## [WHAT IS BEING ASKED]
Extract every line below that contains the word "with".

(3D code data)
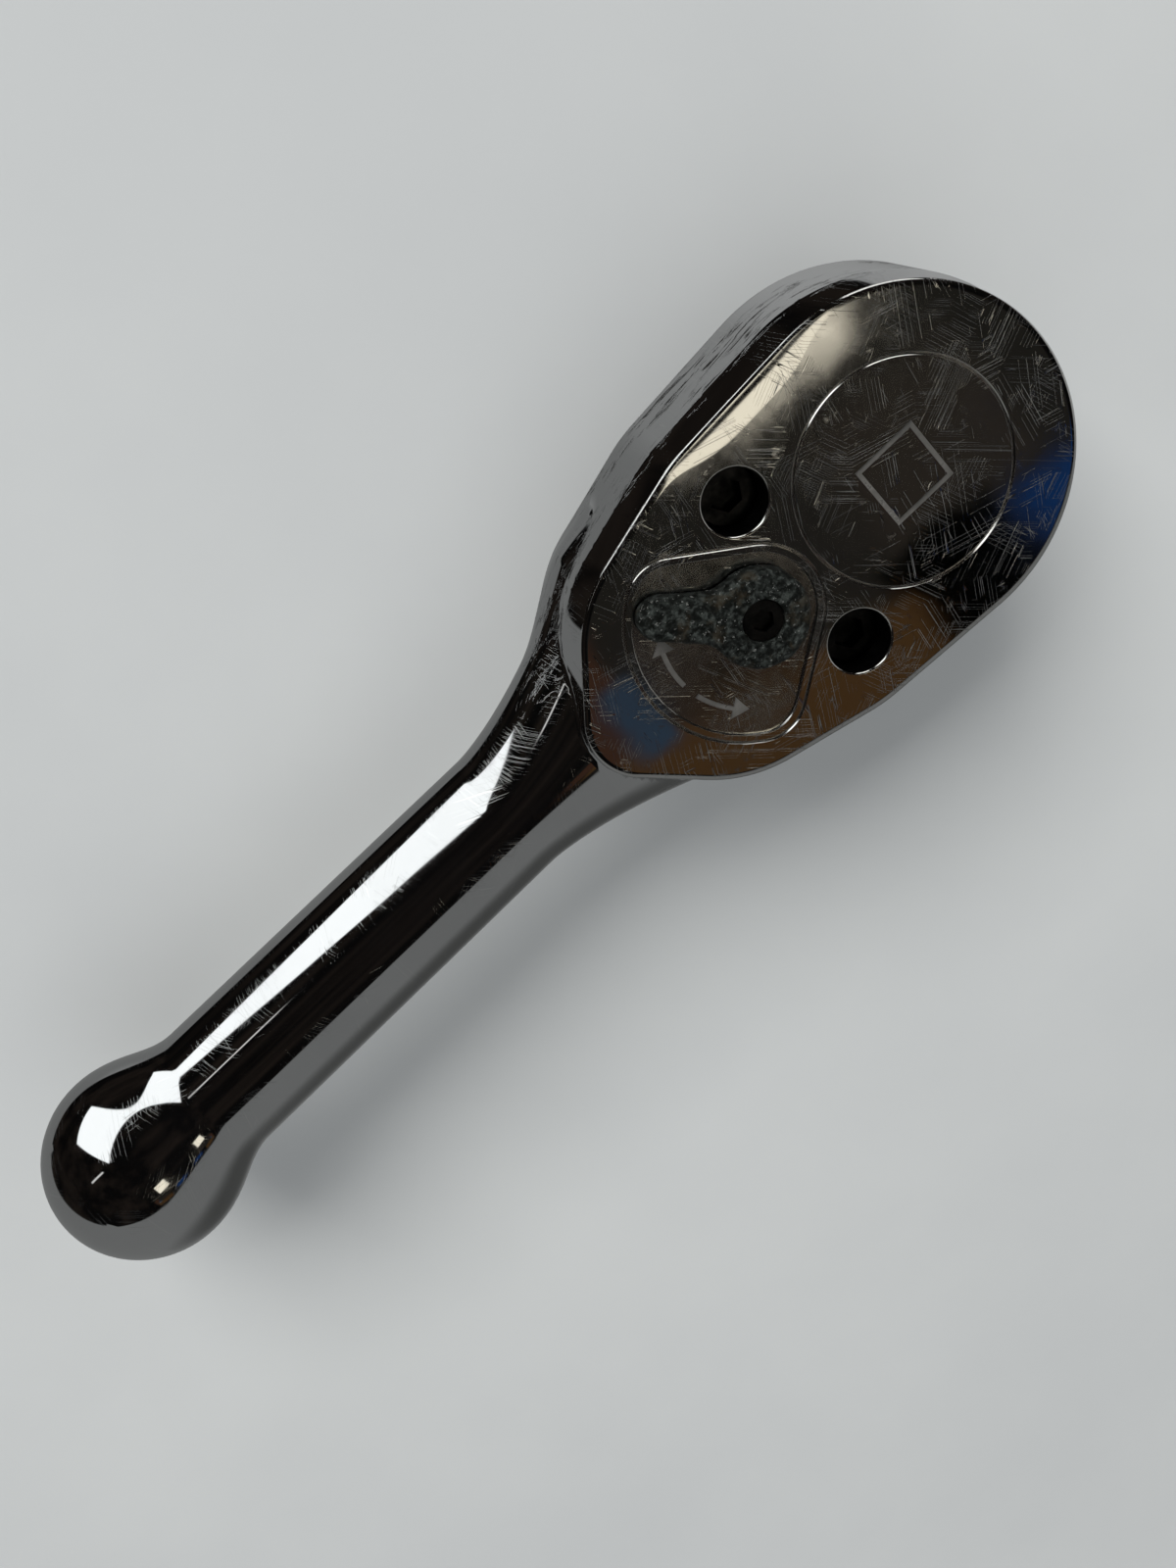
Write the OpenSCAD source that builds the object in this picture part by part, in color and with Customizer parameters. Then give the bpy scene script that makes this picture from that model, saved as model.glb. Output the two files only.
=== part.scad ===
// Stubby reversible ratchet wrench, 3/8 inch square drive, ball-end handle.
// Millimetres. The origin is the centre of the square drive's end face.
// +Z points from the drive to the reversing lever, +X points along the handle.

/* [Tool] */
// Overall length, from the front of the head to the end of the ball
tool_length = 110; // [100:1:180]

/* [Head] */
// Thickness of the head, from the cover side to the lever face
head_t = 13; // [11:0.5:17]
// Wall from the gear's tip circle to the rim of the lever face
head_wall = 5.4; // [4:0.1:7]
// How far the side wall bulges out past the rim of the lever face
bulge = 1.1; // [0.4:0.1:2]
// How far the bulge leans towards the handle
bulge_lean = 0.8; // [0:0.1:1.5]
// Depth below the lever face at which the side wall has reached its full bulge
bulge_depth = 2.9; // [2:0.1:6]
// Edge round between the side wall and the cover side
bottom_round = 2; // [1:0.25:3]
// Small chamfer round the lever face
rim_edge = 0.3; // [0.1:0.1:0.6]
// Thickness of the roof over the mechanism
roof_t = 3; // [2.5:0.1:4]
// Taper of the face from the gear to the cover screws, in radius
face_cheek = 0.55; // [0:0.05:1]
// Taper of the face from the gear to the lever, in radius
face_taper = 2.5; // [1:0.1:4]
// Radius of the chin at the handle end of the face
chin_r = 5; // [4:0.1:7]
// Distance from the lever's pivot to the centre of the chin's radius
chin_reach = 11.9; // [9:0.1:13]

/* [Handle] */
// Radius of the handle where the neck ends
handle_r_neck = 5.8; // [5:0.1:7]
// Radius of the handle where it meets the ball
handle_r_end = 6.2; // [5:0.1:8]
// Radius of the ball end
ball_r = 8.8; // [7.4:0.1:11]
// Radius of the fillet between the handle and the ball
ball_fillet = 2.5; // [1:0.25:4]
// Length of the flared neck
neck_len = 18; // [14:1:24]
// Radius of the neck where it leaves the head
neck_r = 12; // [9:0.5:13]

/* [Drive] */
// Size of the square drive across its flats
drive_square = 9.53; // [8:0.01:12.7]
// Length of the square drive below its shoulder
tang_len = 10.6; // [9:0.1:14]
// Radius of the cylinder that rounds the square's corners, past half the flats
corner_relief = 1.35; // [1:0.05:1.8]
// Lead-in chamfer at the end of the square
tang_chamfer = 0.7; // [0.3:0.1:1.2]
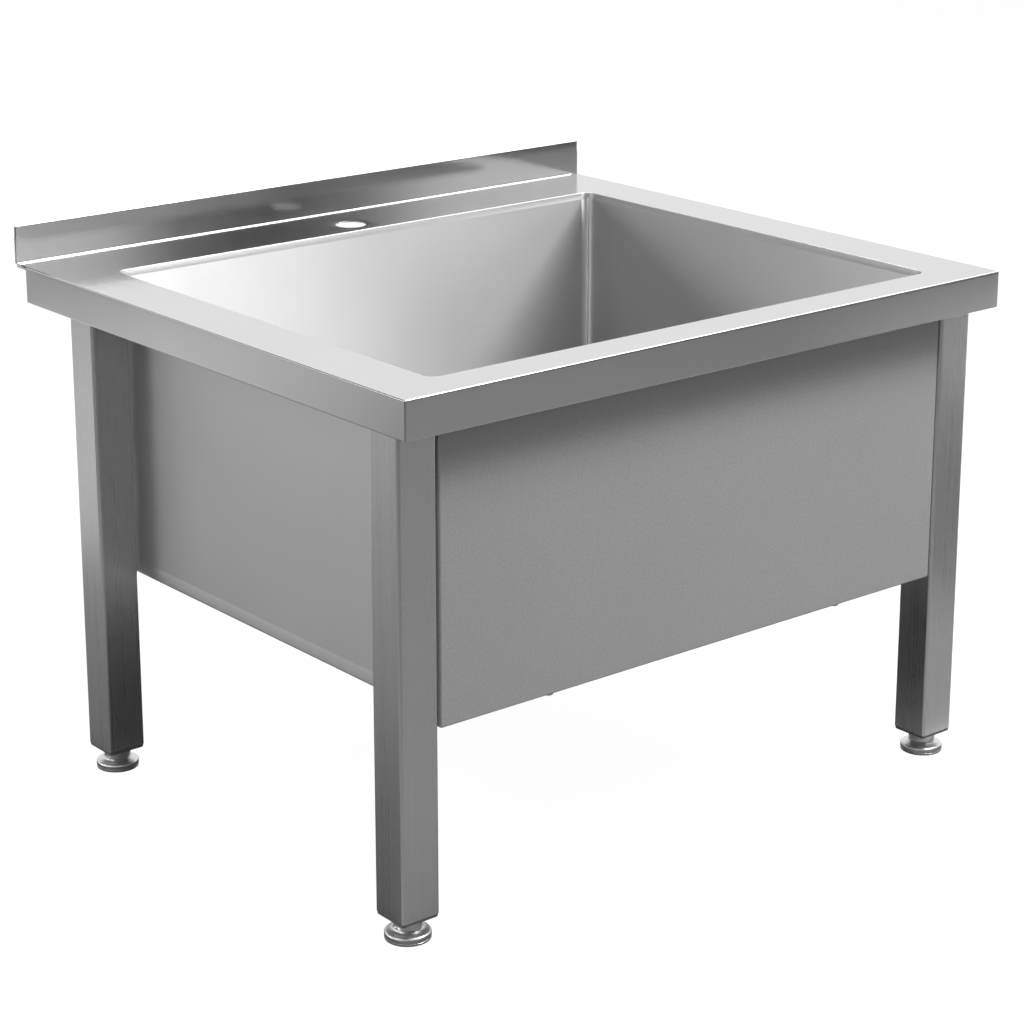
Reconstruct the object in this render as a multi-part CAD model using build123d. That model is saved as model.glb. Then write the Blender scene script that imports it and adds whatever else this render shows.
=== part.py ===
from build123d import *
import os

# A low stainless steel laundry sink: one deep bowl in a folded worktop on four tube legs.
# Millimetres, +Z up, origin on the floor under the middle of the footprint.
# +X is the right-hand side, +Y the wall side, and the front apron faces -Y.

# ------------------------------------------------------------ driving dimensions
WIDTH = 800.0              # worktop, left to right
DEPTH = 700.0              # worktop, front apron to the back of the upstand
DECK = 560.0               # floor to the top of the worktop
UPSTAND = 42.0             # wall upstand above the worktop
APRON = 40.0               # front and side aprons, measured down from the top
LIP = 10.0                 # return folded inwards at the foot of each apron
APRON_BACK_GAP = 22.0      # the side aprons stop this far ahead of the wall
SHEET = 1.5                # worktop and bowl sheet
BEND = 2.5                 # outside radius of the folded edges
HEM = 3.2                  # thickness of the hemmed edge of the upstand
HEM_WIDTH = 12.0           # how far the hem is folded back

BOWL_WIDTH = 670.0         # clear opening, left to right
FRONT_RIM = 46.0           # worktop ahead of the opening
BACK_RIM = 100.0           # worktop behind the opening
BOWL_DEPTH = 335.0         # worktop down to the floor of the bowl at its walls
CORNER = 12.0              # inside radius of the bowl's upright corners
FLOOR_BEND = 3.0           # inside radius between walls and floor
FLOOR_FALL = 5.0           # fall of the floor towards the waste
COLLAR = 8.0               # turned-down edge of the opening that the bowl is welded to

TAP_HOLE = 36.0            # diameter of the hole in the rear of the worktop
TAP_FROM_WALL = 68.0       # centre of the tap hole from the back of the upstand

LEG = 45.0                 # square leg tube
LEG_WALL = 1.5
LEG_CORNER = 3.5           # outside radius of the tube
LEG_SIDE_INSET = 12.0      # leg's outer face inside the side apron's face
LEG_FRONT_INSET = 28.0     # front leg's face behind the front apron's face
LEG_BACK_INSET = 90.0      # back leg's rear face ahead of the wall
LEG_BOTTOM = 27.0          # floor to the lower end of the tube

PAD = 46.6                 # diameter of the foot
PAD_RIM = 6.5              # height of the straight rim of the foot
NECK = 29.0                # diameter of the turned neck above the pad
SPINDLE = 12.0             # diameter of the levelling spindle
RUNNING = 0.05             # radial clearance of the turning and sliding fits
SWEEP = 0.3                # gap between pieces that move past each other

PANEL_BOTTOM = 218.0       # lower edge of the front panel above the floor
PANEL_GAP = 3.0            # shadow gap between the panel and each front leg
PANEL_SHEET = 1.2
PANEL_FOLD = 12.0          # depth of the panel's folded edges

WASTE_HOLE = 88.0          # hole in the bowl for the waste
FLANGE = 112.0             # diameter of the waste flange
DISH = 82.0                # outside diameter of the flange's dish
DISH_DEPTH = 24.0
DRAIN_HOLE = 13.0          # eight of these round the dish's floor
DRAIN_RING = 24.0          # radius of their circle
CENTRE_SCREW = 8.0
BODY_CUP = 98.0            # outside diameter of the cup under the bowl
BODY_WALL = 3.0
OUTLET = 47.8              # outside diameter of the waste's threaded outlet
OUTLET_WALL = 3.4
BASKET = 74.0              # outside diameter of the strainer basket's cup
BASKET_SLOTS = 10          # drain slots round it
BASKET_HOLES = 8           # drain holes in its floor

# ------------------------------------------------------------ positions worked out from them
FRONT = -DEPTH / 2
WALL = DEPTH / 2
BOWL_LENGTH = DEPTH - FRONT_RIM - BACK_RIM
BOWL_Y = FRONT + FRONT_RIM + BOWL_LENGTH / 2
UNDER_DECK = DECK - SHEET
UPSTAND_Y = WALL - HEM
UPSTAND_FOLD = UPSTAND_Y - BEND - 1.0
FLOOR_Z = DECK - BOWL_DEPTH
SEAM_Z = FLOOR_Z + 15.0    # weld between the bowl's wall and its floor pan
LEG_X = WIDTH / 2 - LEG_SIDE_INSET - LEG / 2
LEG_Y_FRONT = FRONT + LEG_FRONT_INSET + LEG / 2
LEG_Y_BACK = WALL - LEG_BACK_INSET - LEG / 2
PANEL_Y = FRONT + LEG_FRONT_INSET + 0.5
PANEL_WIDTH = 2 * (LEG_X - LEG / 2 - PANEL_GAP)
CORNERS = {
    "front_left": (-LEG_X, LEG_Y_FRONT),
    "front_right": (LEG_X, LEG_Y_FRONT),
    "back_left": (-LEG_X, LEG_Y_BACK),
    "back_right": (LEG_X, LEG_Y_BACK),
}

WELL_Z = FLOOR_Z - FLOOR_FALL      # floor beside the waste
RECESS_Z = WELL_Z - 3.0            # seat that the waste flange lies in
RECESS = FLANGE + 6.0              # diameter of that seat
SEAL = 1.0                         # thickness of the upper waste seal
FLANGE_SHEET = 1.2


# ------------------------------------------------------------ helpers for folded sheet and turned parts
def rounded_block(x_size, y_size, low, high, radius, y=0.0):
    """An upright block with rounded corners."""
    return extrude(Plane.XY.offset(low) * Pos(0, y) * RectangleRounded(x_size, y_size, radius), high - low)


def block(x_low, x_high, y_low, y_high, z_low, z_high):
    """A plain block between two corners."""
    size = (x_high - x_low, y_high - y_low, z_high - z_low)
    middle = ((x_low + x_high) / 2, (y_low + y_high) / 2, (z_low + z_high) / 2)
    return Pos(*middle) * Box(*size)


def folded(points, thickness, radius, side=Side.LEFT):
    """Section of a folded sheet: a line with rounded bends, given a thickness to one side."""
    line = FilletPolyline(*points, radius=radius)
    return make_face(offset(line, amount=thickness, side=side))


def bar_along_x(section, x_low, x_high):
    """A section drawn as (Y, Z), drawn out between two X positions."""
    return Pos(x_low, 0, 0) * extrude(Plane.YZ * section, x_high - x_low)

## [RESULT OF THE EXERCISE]
Write the OpenSCAD source that builds the object in this picture part by part, in color and with Customizer parameters. Then give the bpy scene script that makes this picture from that model, saved as model.glb. Output the two files only.
    """An upright block with rounded corners."""
    """Section of a folded sheet: a line with rounded bends, given a thickness to one side."""